Half of your questions can be answered by looking at the compiled shader. For dx11 platforms, Unity unfortunately does not provide it in readable format. What I use, though, is the above mentioned AMD’s Shader Analyzer that lets you see the actual instructions behind the shader and even roughly how they perform on some (rather old) AMD cards.
The rest is just experience and general knowledge. Both functions and macros perform identically because in the compiled shader, there are no functions or macros, just straight up code. Two multiplications are also the same no matter what syntax you use.
In your last example, if you’re not doing anything else with the values, I’d say passing it directly as a vector of 4 is a tiny bit faster because you avoid a mov instruction in the end. But if you really don’t do anything else in the pixel shader, then it does not matter at all, because 99% of the time will be spent elsewhere in the pipeline… rasterizer, interpolators, ROPs… or even just waiting for the memory. Bandwidth is often the most limiting factor on desktop GPUs after all.
It is a lot more difficult to figure out the rest. If you look at the compiled code, you’ll see pow(x, y) is compiled into a log2, mul and exp2 instructions. pow(c, y), where c is a constant only need a mul + exp, pow(x, c) depends on the value of c and often gets turned into multiplications instead where possible.
Now, if you’re asking how much is an exp2 instruction more expensive than a multiplication, then there’s no satisfactory answer. It’s different between AMD, Nvidia, mobile GPUs, desktop GPUs, new cards, old cards… Even the compiler does not know, in the case of hlsl. It might have a vague idea though… like, it turns pow(x, 512) into 9 multiplications, but pow(x, 1024) into a log, mul and exp… Either way, you can see that it’s often safer to rely on the compiler to do low level optimizations for you.

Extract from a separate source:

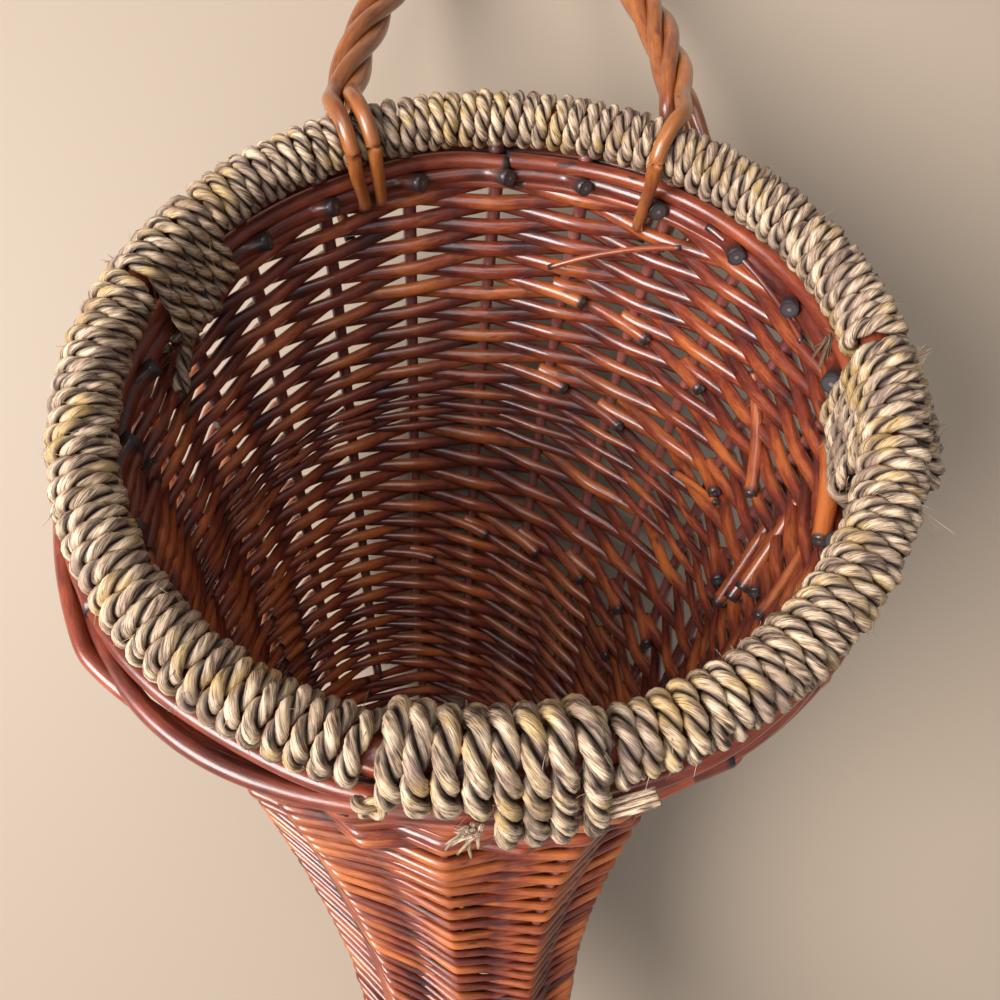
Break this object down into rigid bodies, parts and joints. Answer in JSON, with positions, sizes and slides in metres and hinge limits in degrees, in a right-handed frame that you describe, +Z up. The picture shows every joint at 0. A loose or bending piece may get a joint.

Texture reads is a whole another beast. When a shader core “sends a read request”, it often does not just idly wait for the data to come back, it switches to work on other code that is ready to process instead, possibly even in a completely separate pixel shader invocation. Generally you should have a lot more arithmetic instructions than texture fetches for that reason. The delay until the data comes back is further dependent on the texture format and filtering used, and most importantly if it has been fetched before and is currently stored in cache. Spatially coherent reads are cache friendly reads. That means, if neighboring pixels need to fetch texels that are also close to each other, it’s much faster than if they are sampled all over the texture randomly. Since cache memory is limited, that also means reading from very small textures very often is relatively cheap - but most likely not cheap enough to make lookup textures for a single pow function worth it.
My point with all this is that measuring every separate piece is not nearly enough. Hell, even testing the entire shader on some random data isn’t accurate. You need to profile the shader in the actual, real scenario to get a good picture of the overall performance.
As a disclaimer, I specialize in desktop graphics, so whatever I just said might or might not be drastically different on mobile.